ゴールが遠すぎたら球を入れようという気にすらならないわけで、そうやって遅れていくのだ。
きっとそうだ。そうに違いない。
断じて俺が加齢によって体感時間が加速して戻ることのできない暴走域に入ったなんてことはないはずだ。

新しいものを入れていかないと脳は衰えていく。
黒木瞳や大地真央や平子理沙の美容の秘訣はわからないけれど、荒木飛呂彦が若いのはおそらく好奇心のせいだ。好奇心を持って新しい刺激を入れ続ければあまり老けない。そういう話は体感として割と正しいように思える。

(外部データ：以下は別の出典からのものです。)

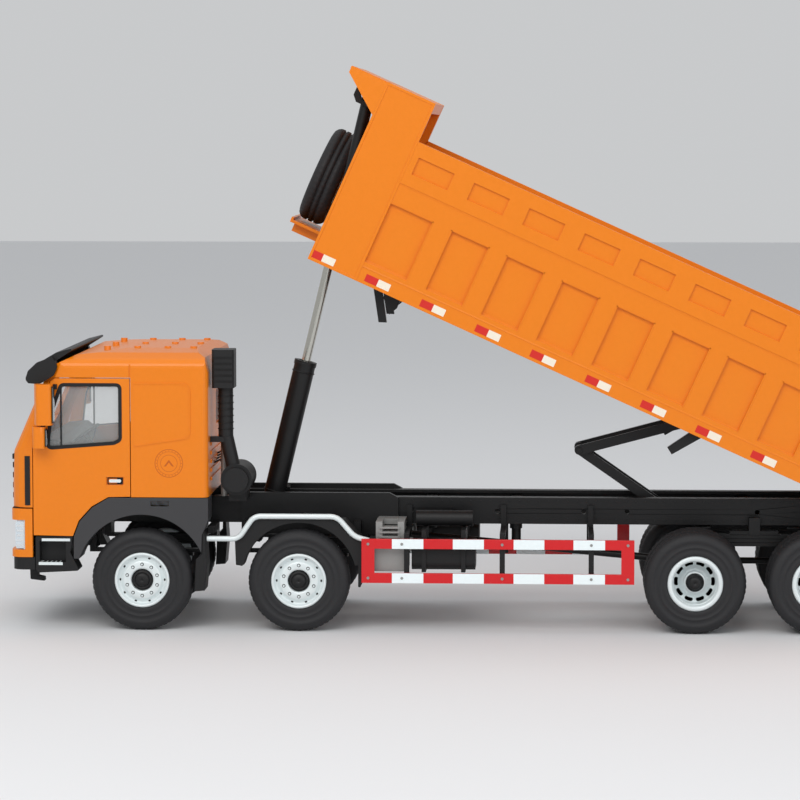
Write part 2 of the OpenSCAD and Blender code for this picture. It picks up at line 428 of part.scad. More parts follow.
module bed_stays() color(blk) bed() both() {
  xz(31.6, 35) polygon([[28.4, 4.8], [40.6, -14.2], [44, -12.8], [33, 4.8]]);
  xz(31.6, 35) polygon([[36, 4.8], [38, -3], [43.6, -9], [45.6, -5], [45.4, 4.8]]);
  xz(43.4, 47) polygon([[199.2, 4.8], [186.6, -12.6], [183.6, -10.6], [193, 4.8]]);
  bx(28.4, 45.4, 31.6, 35, 4.5, 7.9); bx(193, 199.2, 43.4, 47, 4.5, 7.9);
}
// top bracket of the ram: the holes are wide, so the pin can wander as the body tips
ht = [-8.2, 78.2];
module hoist_head() color(blk) bed() both() difference() {
  xz(4.2, 5.8) polygon([[-14.4, tall_h - 1.5], [-14.4, 75], [-12, 72.4], [-4, 72.4], [0, 74.4], [0, tall_h - 1.5]]);
  cy(ht[0], ht[1], 4.1, 0, 10);
}
sp = [28.6, 34.3];
module spare() bed() translate([-4.4, sp[0], sp[1]]) rotate([0, -90, 0]) children();
module spare_tyre() color([0.12, 0.12, 0.13]) spare() rotate_extrude($fn = 96) polygon(tw);
module spare_wheel() color(steel) spare() {
  rotate_extrude($fn = 96) polygon([[0, 3], [0, 5.2], [5.4, 5.2], [9.6, 4], [11.2, 12.4], [12.6, 12.4], [12.6, 0.8], [10.6, 0.8], [9, 3]]);
  translate([0, 0, -4.4]) cylinder(r = 3, h = 7.6);
}
module spare_shelf() color(orange) bed() { bx(-18, 0, 5.6, 50.4, 8.4, 9.8); both2() bx(-16, 0, 0, 1.4, 4.4, 8.4); bx(-18, -16.8, 5.6, 50.4, 9.8, 11); }
module both2() { translate([0, 12, 0]) children(); translate([0, 44, 0]) children(); }
module tailgate() color(orange) bed() {
  difference() {
    bx(285.3, 287.6, -50.1, 50.1, 1, 64.6);
    for (i = [0:3]) bx(286.9, 290, -47 + i * 24, -25 + i * 24, 5, 56);
  }
  cy(286.6, 63.4, 1.0, -51.9, 51.9);
  both() bx(285.3, 288, 47, 50.1, 60.6, 64.6);
  both() xz(44, 46.4) polygon([[287.5, 0.4], [289.4, 1.4], [289.4, 6], [287.5, 6]]);
}

place() frame_rails();
place() sub_frame();
place() cab_shell();
place() cab_floor();
place() dashboard();
place() seats();
place() cab_glass();
place() sun_visor();
place() grille();
place() bumper();
place() lower_bumper();
place() headlights();
place() wheel_arches();
place() cab_steps();
place() step_treads();
place() mud_guards();
place() guard_pipes();
place() side_guards();
place() guard_brackets();
place() air_intake();
place() battery_box();
place() fuel_tank();
place() air_tanks();
place() springs();
place() axle_housings();
place() drive_shafts();
place() tail_lights();
place() body_hinge_pin();
place() door_left();
place() door_glass_left();
place() mirror_left();
place() mirror_bars_left();
place() door_right();
place() door_glass_right();
place() mirror_right();
place() mirror_bars_right();
place() tyres_1();
place() wheels_1();
place() tyres_2();
place() wheels_2();
place() tyres_3();
place() wheels_3();
place() tyres_4();
place() wheels_4();
place() hoist_barrel();
place() hoist_rod();
place() hoist_sleeve();
place() stabiliser_lower();
place() stabiliser_upper();
place() bed_shell();
place() bed_side_frames();
place() bed_canopy();
place() bed_beams();
place() bed_stays();
place() hoist_head();
place() spare_tyre();
place() spare_wheel();
place() spare_shelf();
place() tailgate();
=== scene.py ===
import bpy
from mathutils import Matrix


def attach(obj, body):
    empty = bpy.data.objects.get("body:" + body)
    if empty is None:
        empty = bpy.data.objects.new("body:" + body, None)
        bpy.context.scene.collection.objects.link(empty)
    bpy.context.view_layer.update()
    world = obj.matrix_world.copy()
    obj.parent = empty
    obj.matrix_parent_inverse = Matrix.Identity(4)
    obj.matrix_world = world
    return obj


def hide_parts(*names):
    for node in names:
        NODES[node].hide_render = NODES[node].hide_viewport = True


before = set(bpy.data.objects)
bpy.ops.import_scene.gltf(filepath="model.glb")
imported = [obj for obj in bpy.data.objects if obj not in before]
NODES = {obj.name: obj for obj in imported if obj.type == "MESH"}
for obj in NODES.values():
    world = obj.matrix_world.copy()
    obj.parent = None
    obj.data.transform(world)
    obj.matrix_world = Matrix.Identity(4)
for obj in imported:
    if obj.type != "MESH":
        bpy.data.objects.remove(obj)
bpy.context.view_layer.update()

import math
import bpy
from mathutils import Vector, Matrix

XO = -11.7
MM = 0.001
sc = bpy.context.scene


# ---------------------------------------------------------------- materials
def lin(c):
    return tuple((v / 12.92) if v <= 0.04045 else ((v + 0.055) / 1.055) ** 2.4 for v in c)


def rgb(r, g, b):
    return lin((r / 255, g / 255, b / 255))


def material(name, col, rough=0.4, metal=0.0, coat=0.0, bump=0.0, scale=400.0, vary=0.03, trans=0.0, alpha=1.0, ior=1.45, emis=0.0):
    m = bpy.data.materials.new(name)
    m.use_nodes = True
    nt = m.node_tree
    b = nt.nodes["Principled BSDF"]
    tc = nt.nodes.new("ShaderNodeTexCoord")
    nz = nt.nodes.new("ShaderNodeTexNoise")
    nz.inputs["Scale"].default_value = scale
    nz.inputs["Detail"].default_value = 4.0
    nt.links.new(tc.outputs["Object"], nz.inputs["Vector"])
    mx = nt.nodes.new("ShaderNodeMixRGB")
    mx.inputs["Color1"].default_value = tuple(max(0.0, v * (1 - vary)) for v in col) + (1.0,)
    mx.inputs["Color2"].default_value = tuple(min(1.0, v * (1 + vary)) for v in col) + (1.0,)
    nt.links.new(nz.outputs["Fac"], mx.inputs["Fac"])
    nt.links.new(mx.outputs["Color"], b.inputs["Base Color"])
    mr = nt.nodes.new("ShaderNodeMapRange")
    mr.inputs["From Min"].default_value = 0.3
    mr.inputs["From Max"].default_value = 0.7
    mr.inputs["To Min"].default_value = max(0.02, rough - 0.05)
    mr.inputs["To Max"].default_value = min(1.0, rough + 0.05)
    nt.links.new(nz.outputs["Fac"], mr.inputs["Value"])
    nt.links.new(mr.outputs["Result"], b.inputs["Roughness"])
    b.inputs["Metallic"].default_value = metal
    b.inputs["IOR"].default_value = ior
    if "Specular IOR Level" in b.inputs:
        b.inputs["Specular IOR Level"].default_value = 0.4
    if "Coat Weight" in b.inputs:
        b.inputs["Coat Weight"].default_value = coat
        b.inputs["Coat Roughness"].default_value = 0.12
    if trans and "Transmission Weight" in b.inputs:
        b.inputs["Transmission Weight"].default_value = trans
    if alpha < 1:
        b.inputs["Alpha"].default_value = alpha
    if bump:
        bp = nt.nodes.new("ShaderNodeBump")
        bp.inputs["Strength"].default_value = bump
        bp.inputs["Distance"].default_value = 0.0002
        nt.links.new(nz.outputs["Fac"], bp.inputs["Height"])
        nt.links.new(bp.outputs["Normal"], b.inputs["Normal"])
    return m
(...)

よって最近の漫画についていけないのも、新しい漫画の刺激を入れていないからに違いない。
とにかく新しい漫画で、面白いバトル物を読まねばならない。
なるべく人間の精神が、それもどちらかというと恵まれない側の人間の精神が現れているものだと望ましい。
そうでなくても、バトルシーンの迫力や能力の斬新な使い方なんかで目を引くものであれば気に入る確率はそれなりに高い。
単なる中二病は好ましくない。少なくとも「そういうもの」として一歩引いて消費する以上のことはしないだろう。

もしかしたら今もなにか新しい名作が生まれているのかもしれないし、
僕の知らないところでオタク学科バトル漫画専攻の必修科目は追加されているのかもしれない。
何かあったら教えてください。とにかく新しいものに触れ、脳を刺激し、老化を食い止めねばならぬのです。

コミュニケーションと普通の人間について知りたい。それはそうと温帯低気圧は海上に逸れました。よかったですね。